> _What is being asked_
Every line that contains the word "rigid" should be copied out.

> _Exercise input_
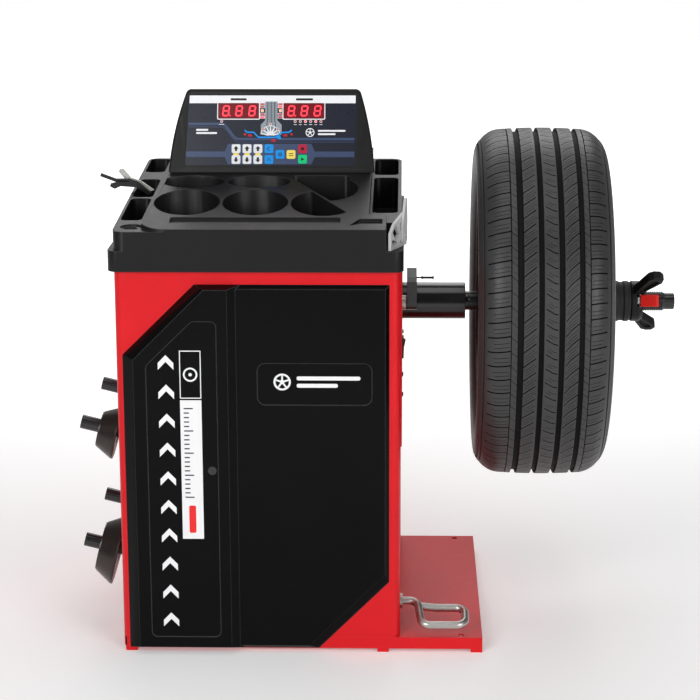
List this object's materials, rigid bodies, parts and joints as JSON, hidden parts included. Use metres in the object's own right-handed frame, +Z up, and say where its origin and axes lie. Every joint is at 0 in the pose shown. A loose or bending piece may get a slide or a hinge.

* * *

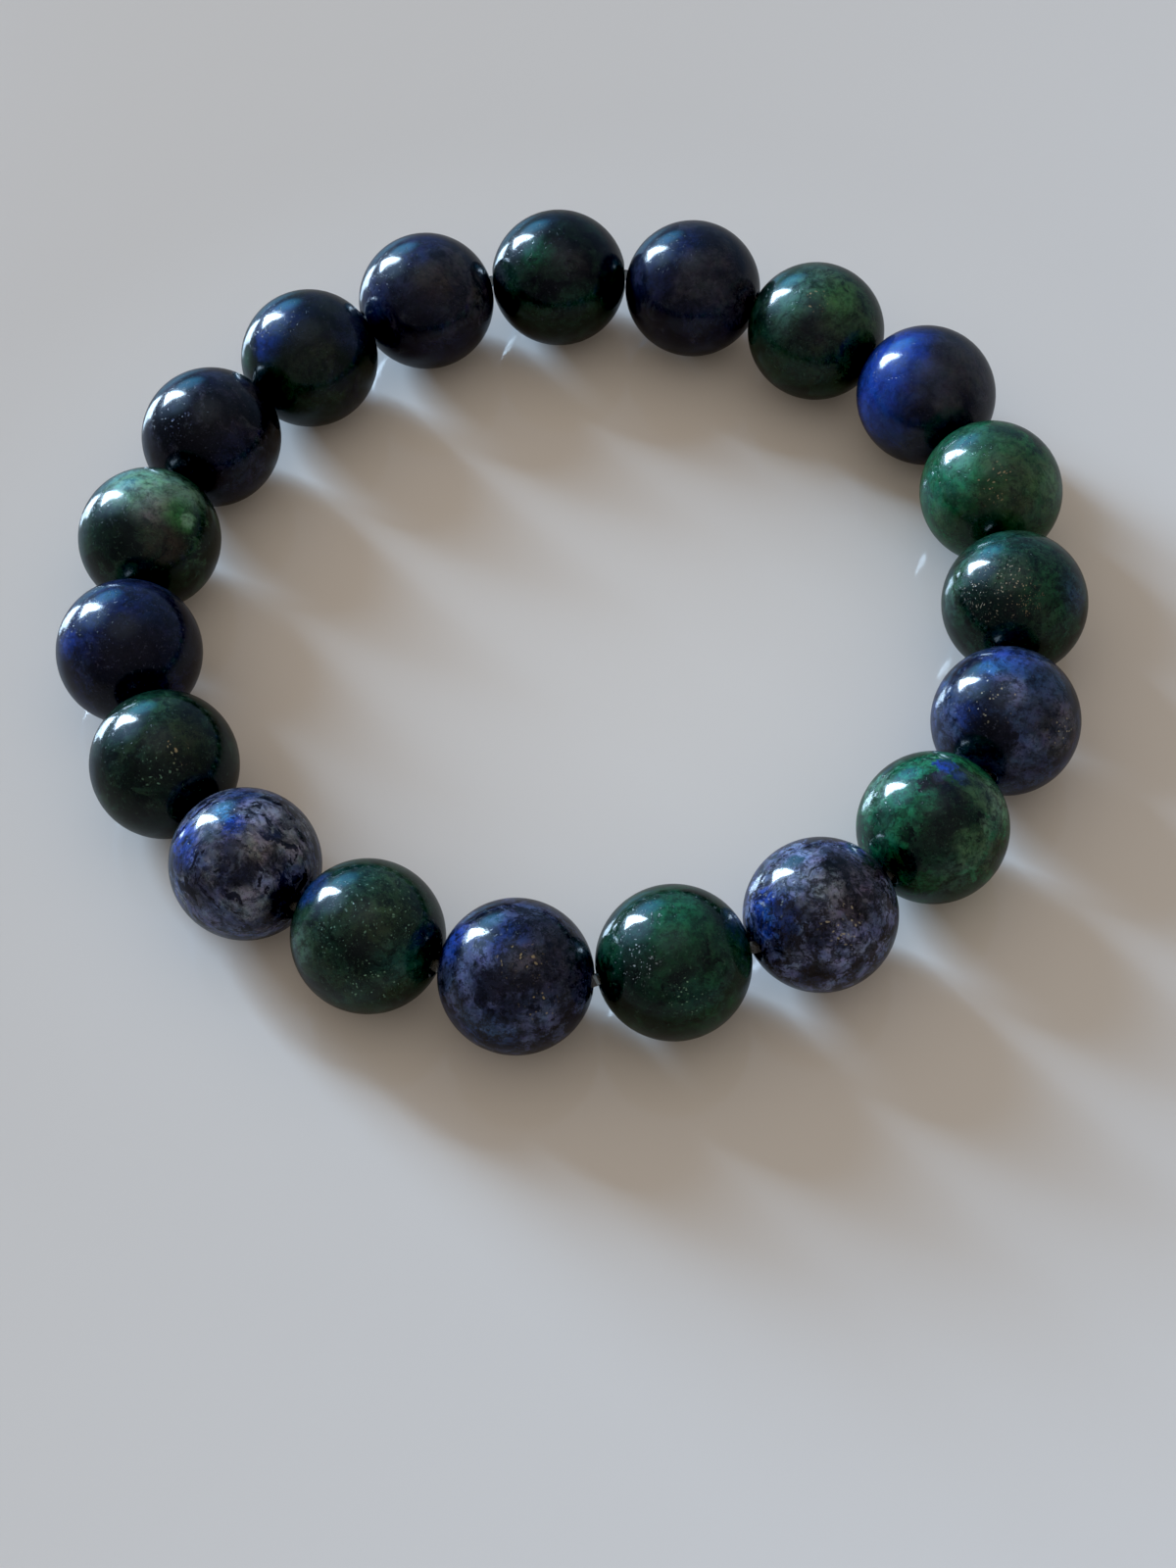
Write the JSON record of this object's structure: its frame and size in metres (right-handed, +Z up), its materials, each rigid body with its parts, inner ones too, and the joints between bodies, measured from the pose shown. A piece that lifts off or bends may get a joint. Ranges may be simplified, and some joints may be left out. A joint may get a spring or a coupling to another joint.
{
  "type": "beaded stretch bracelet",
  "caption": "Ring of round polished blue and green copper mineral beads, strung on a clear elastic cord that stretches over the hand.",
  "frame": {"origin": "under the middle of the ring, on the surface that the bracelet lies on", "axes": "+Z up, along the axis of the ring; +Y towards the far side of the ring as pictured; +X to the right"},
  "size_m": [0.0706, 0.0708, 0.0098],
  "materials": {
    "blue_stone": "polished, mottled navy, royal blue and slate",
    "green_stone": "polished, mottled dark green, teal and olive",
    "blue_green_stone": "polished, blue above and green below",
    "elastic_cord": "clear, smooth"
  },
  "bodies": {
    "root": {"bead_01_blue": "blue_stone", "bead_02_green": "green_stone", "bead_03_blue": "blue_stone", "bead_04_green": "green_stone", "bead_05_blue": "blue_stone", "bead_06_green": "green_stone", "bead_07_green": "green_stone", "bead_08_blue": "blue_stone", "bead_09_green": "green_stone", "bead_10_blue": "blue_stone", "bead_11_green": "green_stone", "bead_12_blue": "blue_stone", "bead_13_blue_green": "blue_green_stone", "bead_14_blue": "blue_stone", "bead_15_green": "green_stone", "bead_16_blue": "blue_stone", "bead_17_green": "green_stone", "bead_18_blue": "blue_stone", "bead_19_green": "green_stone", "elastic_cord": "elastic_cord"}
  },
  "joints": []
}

> _Answer_
List this object's materials, rigid bodies, parts and joints as JSON, hidden parts included. Use metres in the object's own right-handed frame, +Z up, and say where its origin and axes lie. Every joint is at 0 in the pose shown. A loose or bending piece may get a slide or a hinge.
Write the JSON record of this object's structure: its frame and size in metres (right-handed, +Z up), its materials, each rigid body with its parts, inner ones too, and the joints between bodies, measured from the pose shown. A piece that lifts off or bends may get a joint. Ranges may be simplified, and some joints may be left out. A joint may get a spring or a coupling to another joint.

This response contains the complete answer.